7. The method as set forth in claim 1, wherein the peening generally continues for a period of about four minutes.
This invention relates to heat exchangers and more particularly to a method for peening a portion of the inside of a small diameter heat exchanger tube to relieve stresses.
Heat exchanger tubes are assembled in heat exchanges and then are held in place by light rolling of the tube in the tubesheet holes. The tubes then have their ends seal welded to the tubesheet and are expanded into engagement with the tubesheet the full depth of the tubesheet. All of these operations are carried out in a manner which minimizes residual tensile stresses. However, such stresses become locked in the tubes when there are severe surface irregularities in the holes, in the tubesheet, or if the tubes are inadvertently deformed in any of the above-mentioned installation procedures. These residual stresses cause premature failure of the tubes unless they are relieved or lowered.

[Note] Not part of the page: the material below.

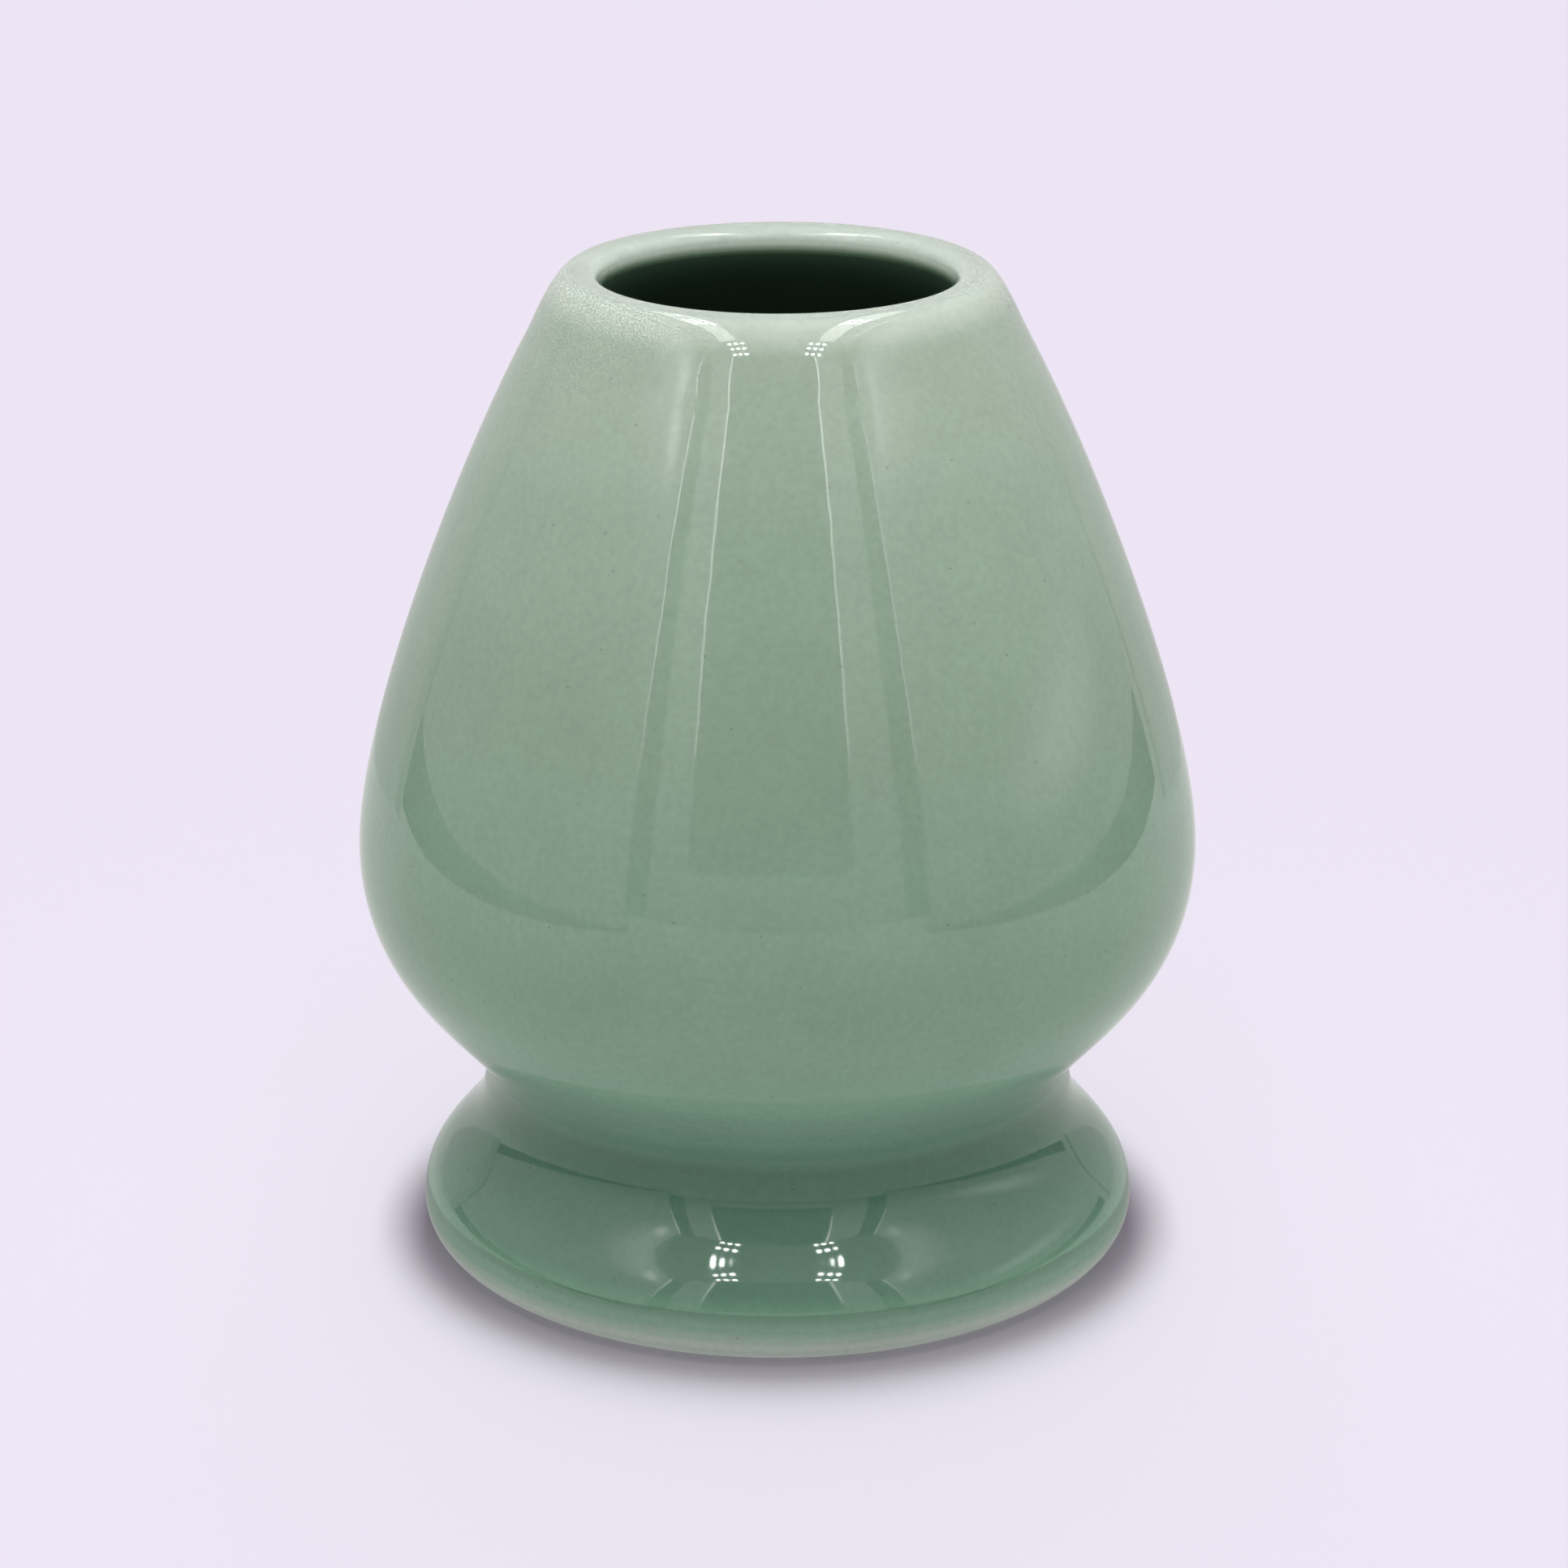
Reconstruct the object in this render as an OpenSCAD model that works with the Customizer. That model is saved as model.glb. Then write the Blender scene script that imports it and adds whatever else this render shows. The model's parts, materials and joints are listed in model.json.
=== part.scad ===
// Whisk stand for a bamboo tea whisk: a pear-shaped ceramic shell with a small round
// mouth at the top and a flared foot, open right through. The whisk is put over the
// shoulder tines down, and its middle tines hang through the mouth to dry.
// Millimetres. Origin at the centre of the standing ring, +Z up.

/* [Body] */
// Height from the table to the crest of the lip
height = 75; // [72:0.5:80]
// Widest diameter of the bulb
belly_d = 63; // [58:0.5:68]
// Height of the widest part of the bulb
belly_z = 31.2; // [29:0.2:34]
// Slope of the shoulder below the lip, from the vertical, in degrees
shoulder_slope = 28.2; // [25:0.2:31]
// Wall thickness of the bulb, glaze included
wall = 3.8; // [3.2:0.1:4.4]

/* [Neck and foot] */
// Diameter of the neck at its narrowest
neck_d = 44.8; // [42:0.2:47]
// Height of the neck at its narrowest
neck_z = 12.9; // [11.5:0.1:14]
// Widest diameter of the foot
foot_d = 54.6; // [52:0.2:58]
// Radius of the foot's outer edge
foot_edge = 2.6; // [2:0.1:3]
// Width of the flat standing ring
ring_width = 2.2; // [1.6:0.1:2.6]

/* [Lip and mouth] */
// Diameter of the mouth at its narrowest
mouth_d = 26; // [24:0.5:27]
// Diameter of the circle along the top of the lip
lip_d = 29.7; // [29:0.1:31]
// Outside diameter where the lip starts
lip_base_d = 37; // [36:0.2:38]
// Height of the straight part of the mouth
mouth_land = 1; // [0.6:0.1:1.6]

/* [Glaze and joint] */
// Thickness of the glaze
glaze = 0.4; // [0.3:0.05:0.6]
// Thickness of the slip between the bulb and the foot
slip = 0.6; // [0.4:0.1:1]

/* [Hidden] */
$fn = 96;

clay_color = [0.86, 0.84, 0.79];
slip_color = [0.78, 0.75, 0.69];
glaze_color = [0.51, 0.62, 0.54];
liner_color = [0.38, 0.50, 0.41];

lip_h = 5.3;             // height of the lip above the straight shoulder
lip_drop = 1.1;          // depth of the rounding inside the lip
ring_round = 0.8;        // radius of the standing ring's inner edge
quarter = 0.552;         // handle of a Bezier quarter circle, over its radius
glaze_start = 0.12;      // where the outer glaze starts along the foot's outer edge
liner_end = 0.8;         // where the inner glaze ends along the inside of the foot
steps = 14;              // segments along a long curve
short_steps = 8;         // segments along a small rounding
joint_low = neck_z - slip / 2;
joint_high = neck_z + slip / 2;

// Handles of the curves, as lengths along the tangent at each end
foot_rise = 4.4;         // up from the foot's edge
foot_meet = 5.1;         // into the neck from below
bulb_rise = 4.5;         // up from the neck
bulb_meet = 11;          // into the belly from below
shoulder_rise = 8.9;     // up from the belly
shoulder_meet = 10.6;    // into the lip from below
lip_rise = 1.8;          // from the shoulder into the lip
crest_meet = 1.4;        // into the crest, from either side
throat_meet = 0.7;       // into the straight part of the mouth from above
throat_leave = 1.4;      // out of the straight part of the mouth, downwards
inner_meet = 2.2;        // into the inside of the shoulder from above
hollow_leave = 5;        // down from the inside of the neck
hollow_meet = 3;         // into the standing ring from above

// Directions, as [radial, up]
up = [0, 1];
out = [1, 0];
slope = [-sin(shoulder_slope), cos(shoulder_slope)];
slope_normal = [cos(shoulder_slope), sin(shoulder_slope)];

// Points of the finished surface, as [radius, height]
ring_outer = [foot_d / 2 - foot_edge, 0];
ring_inner = ring_outer - ring_width * out;
foot_side = [foot_d / 2, foot_edge];
neck = [neck_d / 2, neck_z];
belly = [belly_d / 2, belly_z];
lip_base = [lip_base_d / 2, height - lip_h];
crest = [lip_d / 2, height];
throat = [mouth_d / 2, height - lip_drop];
land_end = throat - mouth_land * up;
inner_shoulder = lip_base - wall * slope_normal;
inner_neck = neck - wall * out;
hollow_edge = ring_inner + ring_round * (up - out);

// Curves of the finished surface, each as its two ends with a handle for each
foot_edge_path = [
    ring_outer, ring_outer + quarter * foot_edge * out,
    foot_side - quarter * foot_edge * up, foot_side];
foot_path = [foot_side, foot_side + foot_rise * up, neck - foot_meet * up, neck];
bulb_path = [neck, neck + bulb_rise * up, belly - bulb_meet * up, belly];
shoulder_path = [
    belly, belly + shoulder_rise * up, lip_base - shoulder_meet * slope, lip_base];
lip_path = [lip_base, lip_base + lip_rise * slope, crest + crest_meet * out, crest];
mouth_path = [crest, crest - crest_meet * out, throat + throat_meet * up, throat];
undercut_path = [
    land_end, land_end - throat_leave * up,
    inner_shoulder + inner_meet * slope, inner_shoulder];
hollow_path = [
    inner_neck, inner_neck - hollow_leave * up,
    hollow_edge + hollow_meet * up, hollow_edge];
ring_round_path = [
    hollow_edge, hollow_edge - quarter * ring_round * up,
    ring_inner - quarter * ring_round * out, ring_inner];

// A point of a curve, and the direction of travel there
function point(c, t) =
    pow(1 - t, 3) * c[0] + 3 * pow(1 - t, 2) * t * c[1]
    + 3 * (1 - t) * t * t * c[2] + pow(t, 3) * c[3];
function travel(c, t) =
    pow(1 - t, 2) * (c[1] - c[0]) + 2 * (1 - t) * t * (c[2] - c[1])
    + t * t * (c[3] - c[2]);

// Unit direction to the left of a direction
function left(d) = [-d.y, d.x] / norm(d);

// Points along part of a curve, moved to the left of travel by depth
function along(c, n, depth, from = 0, to = 1) = [
    for (i = [0:n])
        let (t = from + (to - from) * i / n)
        point(c, t) + depth * left(travel(c, t))
];

function reversed(list) = [for (i = [len(list) - 1:-1:0]) list[i]];

// Joins lists where each starts with the last point of the one before
function chain(lists) = [
    for (i = [0:len(lists) - 1])
        for (j = [min(i, 1):len(lists[i]) - 1])
            lists[i][j]
];

// The outside from the bottom of the glaze up to the crest, at a depth in the wall
function outside(depth) = chain([
    along(foot_edge_path, short_steps, depth, from = glaze_start),
    along(foot_path, steps, depth),
    along(bulb_path, steps, depth),
    along(shoulder_path, steps, depth),
    along(lip_path, short_steps, depth)]);

// The inside from the crest down to the bottom of the glaze, at a depth in the wall
function inside(depth) = chain([
    along(mouth_path, short_steps, depth),
    [throat + depth * out, land_end + depth * out],
    along(undercut_path, short_steps, depth),
    reversed(along(shoulder_path, steps, wall - depth)),
    reversed(along(bulb_path, steps, wall - depth)),
    along(hollow_path, steps, depth, to = liner_end)]);

function above(list, z) = [for (p = list) if (p.y > z) p];
function below(list, z) = [for (p = list) if (p.y < z) p];

// The point at height z of a line of points that only climbs or only falls
function cut(list, z) = [lookup(z, [for (p = list) [p.y, p.x]]), z];

module turned(outline) {
    rotate_extrude() polygon(outline);
}

// Bulb of clay, from the joint at the neck up to the lip
module bulb_wall() {
    color(clay_color)
        turned(concat(
            [cut(outside(glaze), joint_high)],
            above(chain([outside(glaze), inside(glaze)]), joint_high),
            [cut(inside(glaze), joint_high)]));
}

// Flared foot of clay with the bare standing ring, from the table up to the joint
module foot_wall() {
    color(clay_color)
        turned(concat(
            along(foot_edge_path, short_steps, 0, to = glaze_start),
            below(outside(glaze), joint_low),
            [cut(outside(glaze), joint_low)],
            [cut(inside(glaze), joint_low)],
            below(inside(glaze), joint_low),
            chain([
                along(hollow_path, short_steps, 0, from = liner_end),
                along(ring_round_path, short_steps, 0)])));
}

// Layer of slip that joins the foot to the bulb
module luting_slip() {
    color(slip_color)
        turned([
            cut(outside(glaze), joint_low),
            neck - glaze * out,
            cut(outside(glaze), joint_high),
            cut(inside(glaze), joint_high),
            inner_neck + glaze * out,
            cut(inside(glaze), joint_low),
        ]);
}

// Glaze over the outside, from just above the standing ring to the crest of the lip
module outer_glaze() {
    color(glaze_color)
        turned(concat(outside(0), reversed(outside(glaze))));
}

// Glaze over the inside, from the crest of the lip down into the foot
module liner_glaze() {
    color(liner_color)
        turned(concat(inside(0), reversed(inside(glaze))));
}

bulb_wall();
foot_wall();
luting_slip();
outer_glaze();
liner_glaze();
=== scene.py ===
"""Whisk stand of celadon-glazed ceramic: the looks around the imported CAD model.

Metres, +Z up. The glaze coats and the clay foot are turned surfaces, and the coats have the
small unevenness of a hand-finished pot. The set is a plain pale floor inside a light tent.
"""
import json
import math
import bpy
import numpy as np
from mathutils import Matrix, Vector


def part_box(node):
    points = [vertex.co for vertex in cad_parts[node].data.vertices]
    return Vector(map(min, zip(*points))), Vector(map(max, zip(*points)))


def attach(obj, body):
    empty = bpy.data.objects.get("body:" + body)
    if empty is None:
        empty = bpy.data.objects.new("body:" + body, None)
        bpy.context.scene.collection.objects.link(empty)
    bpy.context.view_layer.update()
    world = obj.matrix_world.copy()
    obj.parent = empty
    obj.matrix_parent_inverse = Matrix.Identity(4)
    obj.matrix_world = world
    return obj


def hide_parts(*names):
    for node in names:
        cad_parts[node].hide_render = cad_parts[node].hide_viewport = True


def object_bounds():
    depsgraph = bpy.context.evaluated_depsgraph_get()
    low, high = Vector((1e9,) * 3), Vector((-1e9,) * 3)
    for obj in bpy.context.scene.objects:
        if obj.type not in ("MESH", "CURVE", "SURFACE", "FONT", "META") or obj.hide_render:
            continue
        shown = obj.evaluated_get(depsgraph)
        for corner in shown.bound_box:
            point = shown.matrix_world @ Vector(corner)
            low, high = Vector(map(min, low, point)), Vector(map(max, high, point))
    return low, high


MM = 0.001
BODY = "root"

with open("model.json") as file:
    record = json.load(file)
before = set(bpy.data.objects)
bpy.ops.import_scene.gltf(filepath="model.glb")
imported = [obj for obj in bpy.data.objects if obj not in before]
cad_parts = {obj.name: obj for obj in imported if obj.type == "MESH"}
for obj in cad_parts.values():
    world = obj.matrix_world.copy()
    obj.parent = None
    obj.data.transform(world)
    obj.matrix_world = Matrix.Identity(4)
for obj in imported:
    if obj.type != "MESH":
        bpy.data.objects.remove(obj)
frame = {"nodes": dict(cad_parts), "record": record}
cad_low, cad_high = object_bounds()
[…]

In general a method for peening the inside of a small diameter tube when performed in accordance with this invention comprises the steps of inserting a shaft having a peening strip affixed thereto in the tube, rotating the shaft at a high speed, orbiting the shaft at a relatively slow speed as it rotates, maintaining a predetermined minimum clearance between the orbiting shaft and the tube, reciprocating the shaft over a predetermined distance at a slow rate, and continuing the above-mentioned steps for a predetermined period to relieve stresses in a portion of the tube.
The objects and advantages of this invention will become more apparent from reading the following detailed description in conjunction with the accompanying drawing, in which:
The sole FIGURE is a partial sectional view of a tube and a peening device made in accordance with this invention.
Referring now to the sole FIGURE in detail there is shown apparatus utilized in a method for stress relieving a portion of a small diameter heat exchanger tube 1 disposed in a tubesheet 3, the apparatus comprises a rotating shaft 5 having affixed thereto a peening strip 7 formed from a phenolic ribbon with spherical tungsten carbide shot 9 by way of the peening strip 7 permanently attached thereto adjacent the distal margins of the ribbon, the radial distance from the axis of the shaft 5 to the shot 9 being greater than the inside diameter of the tube 1. The shaft 5 is rotatably and eccentrically disposed in a generally cylindrical housing 11 which fits into the tube 1. The housing 11 has indicia 12 disposed thereon to reference the location of the peening strip 7 with respect to the end of the tube 1. A variable speed motor 13 is connected to one end of the shaft 5, the end opposite the end having the peening strip affixed thereto. An orbiting drive is provided for orbiting shaft 5 in the tube 1. The orbiting drive includes a motor 15 which is attached to the one end of the housing 11 to rotate the housing between 30 and 100 revolutions per minute causing the shaft to orbit at the same rate.
The method for peening the inside of a small diameter tube comprises the steps of:
manually inserting the shaft 5 having a peening strip 7 affixed thereto into the tube 1 a depth indicated by the indicia 12 which places the peening strip 7 adjacent a portion of the tube which is to be stress relieved;
rotating the shaft at high speed generally between 2000 and 4000 revolutions per minute to provide the proper peening action;
orbiting the shaft 5 as it rotates at a speed of about 30 to 100 revolutions per minute;
maintaining a predetermined minimum clearance between the rotating shaft 5 and the tube by inserting the housing 11 in the tube 1 and holding the housing 11 therein to maintain the proper clearance of the shaft 5 with respect to the tube 1 as the shaft 5 orbits within the tube 1, this clearance being generally about 45 to 50 thousandths of an inch when a shot size of 40 thousandths is utilized;
reciprocating the shaft at the rate of about one stroke a minute, the length of the stroke being determined by the portion of the tube to be peened as indicated by the indicia 12 disposed on the housing 11;
continuing the above-mentioned steps for a predetermined period generally for about four minutes to obtain the proper amount of peening to relieve residual stresses in a portion of the tube.
The time and speed of rotating the shaft varies depending upon whether the portion to be peened is contained within the tubesheet or is beyond the tubesheet. The latter requires a slower rotating speed and a longer peening time.